Most store-bought honey is from bees that pollinate a bunch of different kinds of flowers. Varietal honeys on the other hand are from bees that feed mainly on one flower, be it orange, lavender, rose, or some other flower. The difference is staggering, and it's definitely worth seeking out the varietal honeys if you're going to pair them with cheeses whose flavors are equally unique and deep. Another option, like the fennel honey pictured above, is to find honeys infused with herbs or extracts.

Sweet and Nutty

Honeys go really well with aged cheeses that have a good amount of nuttiness. Parmigiano-Reggiano, a tangy Cheddar, or any of the alpine cheeses (Comté, Gruyère, Appenzeller) pair nicely with honey—in particular, with rich nutty honeys like chestnut or buckwheat.

Sweet and Creamy

Honey also works really well with fresh creamy cheeses like ricotta, goat cheese, or feta. Herbaceous and citrus honeys like lavender, thyme or orange blossom honeys are especially good with cheeses like these.

Sweet and Spicy

Blue cheeses are another good choice—the mellow sweetness of the honey cuts the saltiness really well. For me, the spicier the blue the better here (Roquefort is great). In this case you should use a honey that's a bit more subtle in flavor so that you don't clash with the fierce piquancy of the blue.
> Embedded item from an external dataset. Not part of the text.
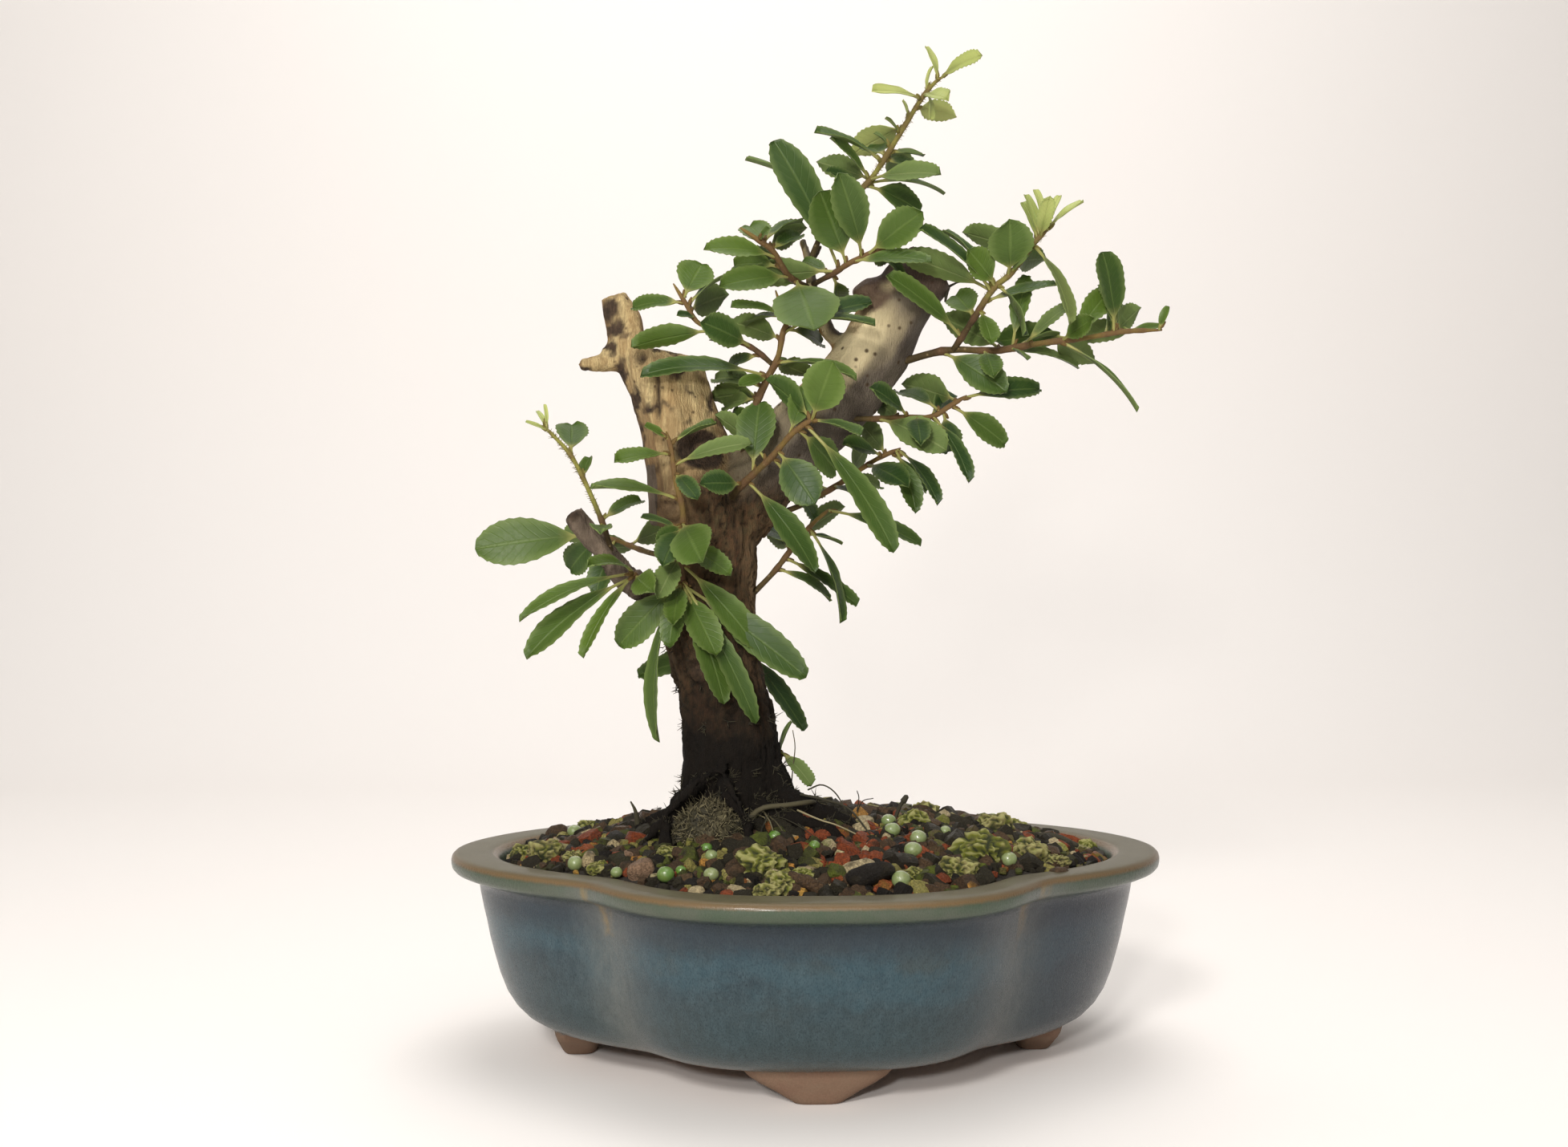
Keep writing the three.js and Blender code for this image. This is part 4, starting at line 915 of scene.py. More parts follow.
def pot_shell():
    """The bowl, the rim and the inside as one closed shell"""
    first, last = POT_PROFILE[0], POT_PROFILE[-1]
    levels = [(0, *first), (0.55, *first), *((1, *row) for row in POT_PROFILE), (0.5, *last),
              (0, *last)]

    def place(u, v):
        share, half, height = levels[round(v * (len(levels) - 1))]
        angle = 2 * math.pi * u
        radius = share * outline(angle, half) * INSIDE
        return radius * math.cos(angle), radius * math.sin(angle), height

    return wrapped("pot_glazed", POT_AROUND, len(levels) - 1, place)


def foot(name, half_top, half_sole, reach, turn):
    """One clay foot: a block that narrows in a soft curve to its rounded sole"""
    # Each level is its height, half its width and its share of the foot's depth
    levels = [(0, 0, 0.6), (0, half_sole, 0.6)]
    for height, share, taper in FOOT_CURVE:
        levels.append((height, half_sole + share * (half_top - half_sole), taper))
    levels += [(7.1, half_top, 1), (FOOT_TOP, half_top, 1), (FOOT_TOP, 0, 1)]
    half_depth = FOOT_DEPTH / 2
    corner = 0.5

    def place(u, v):
        height, half, taper = levels[round(v * (len(levels) - 1))]
        angle = 2 * math.pi * u
        x = math.copysign(abs(math.cos(angle)) ** corner, math.cos(angle)) * half
        y = math.copysign(abs(math.sin(angle)) ** corner, math.sin(angle)) * half_depth * taper
        y = (y if half else 0) - reach + half_depth
        return (x * math.cos(turn) - y * math.sin(turn),
                x * math.sin(turn) + y * math.cos(turn), height)

    return wrapped(name, 64, len(levels) - 1, place)


def glaze_material(settings):
    """Mottled glossy glaze that thins at the rim and the valleys, over bare clay feet, with painted
    shade under the rim and on the right side, and a paler lower body that is partly a painted
    reflection of the floor
    """
    material, tree, shader = new_material("Mottled glaze")
    height, valley = height_mm(tree), marked(tree, "valley")
    broad = mottled(tree, 22.0, 0.6, 0.14)
    patches = mottled(tree, 9.0, 0.7, 0.16)
    streaks = mottled(tree, 1.5, 2.6)
    iron = mottled(tree, 5.0, 3.0, 0.1)
    sandy = mottled(tree, 2.4, 1.0, 0.25)
    # Heights made uneven, so that no band ends in a straight line
    cloudy = plus(tree, height, times(tree, patches["Mask"], 7.0))
    cloudy = plus(tree, cloudy, times(tree, broad["Mask"], 6.0))
    wavy = plus(tree, height, times(tree, patches["Flecks"], 0.9))
    near = plus(tree, height, times(tree, streaks["Mask"], 0.25))
    bright = times(tree, ranged(tree, cloudy, 29, 34), ranged(tree, cloudy, 36, 41, 0.6, 0))
    grit = times(tree, streaks["Flecks"], streaks["Mask"])
    band = mixed(tree, patches["Mask"], settings.glaze_green, (0.07, 0.082, 0.058))
    iron_spot = times(tree, iron["Mask"], ranged(tree, valley, 0.9, 1.0, 0, 0.8))
    rim = layered(
        tree, settings.rim,
        (streaks["Mask"], scaled(settings.rim, 0.75)),
        (patches["Mask"], 0.6, (0.118, 0.104, 0.06)),
    )
    clay = layered(
        tree, settings.clay,
        (sandy["Flecks"], scaled(settings.clay, 0.7)),
        (patches["Mask"], 0.4, (0.19, 0.145, 0.095)),
        (dotted(tree, 5.5, 0.12)["Mask"], 0.7, (0.03, 0.012, 0.01)),
    )
    bare = maths(tree, "MAXIMUM", ranged(tree, wavy, 7.5, 8.0, 1, 0), marked(tree, "inside"))
    tone = layered(
        tree, settings.glaze,
        (broad["Mask"], settings.glaze_light),
        (patches["Mask"], 0.6, (0.04, 0.052, 0.05)),
        (bright, (0.028, 0.068, 0.088)),
        # Greyer, paler glaze low on the body: the glaze's own tone, with a painted reflection of
        # the floor
        (ranged(tree, cloudy, 15, 30, 0.65, 0), (0.042, 0.059, 0.057)),
        (grit, 0.55, (0.075, 0.115, 0.13)),
        (ranged(tree, streaks["Flecks"], 0, 0.5, 0.45, 0), scaled(settings.glaze, 0.55)),
        # Painted shade: the glaze turns darker from below the rim's overhang up to the green band
        (ranged(tree, wavy, 30.5, 35.5, 0, 0.7), (0.018, 0.025, 0.034)),
        (ranged(tree, wavy, 38.6, 40.4), band),
        (ranged(tree, wavy, 8, 11, 0.55, 0), (0.12, 0.135, 0.125)),
        (valley, ranged(tree, streaks["Mask"], 0, 1, 0.4, 0.75), (0.125, 0.13, 0.118)),
        (iron_spot, ranged(tree, cloudy, 38, 44), (0.3, 0.19, 0.05)),
        (ranged(tree, near, 42.2, 42.8, 0, 0.9), (0.15, 0.095, 0.045)),
        (marked(tree, "rim_top"), rim),
        # Painted shade: darker, more violet glaze on the right side, turned away from the light;
        # strong on the body, faint on the band
        (marked(tree, "right_side_shade"), ranged(tree, wavy, 38, 39, 0.6, 0.1), (0.022, 0.024, 0.034)),
        (bare, clay),
    )
    gloss = ranged(tree, streaks["Flecks"], 0, 1, 0.22, 0.36)
    gloss = plus(tree, gloss, times(tree, marked(tree, "rim_top"), 0.22))
    feed(tree, shader, {
        "Base Color": tone,
        "Roughness": step(tree, "Mix", {0: bare, 2: gloss, 3: 0.85}, data_type="FLOAT").outputs[0],
        "Specular IOR Level": 0.22,
        "Coat Weight": ranged(tree, bare, 0, 1, 0.15, 0),
        "Coat Roughness": 0.14,
    })
    bumped(tree, shader, streaks["Flecks"], 0.03)
    return material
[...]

Drizzle It, Just a Little Bit

A little goes a long way with both honey and cheese. You don't want to drown the cheese in honey—it'll be too sweet and it'll also be a mess to eat. Just drizzle it on right before serving, or, alternatively, offer the honey in a little dish with a small spoon so guests can drizzle it themselves.

What do you think? Have you ever served a cheese plate with honey on it? What are you favorite pairings?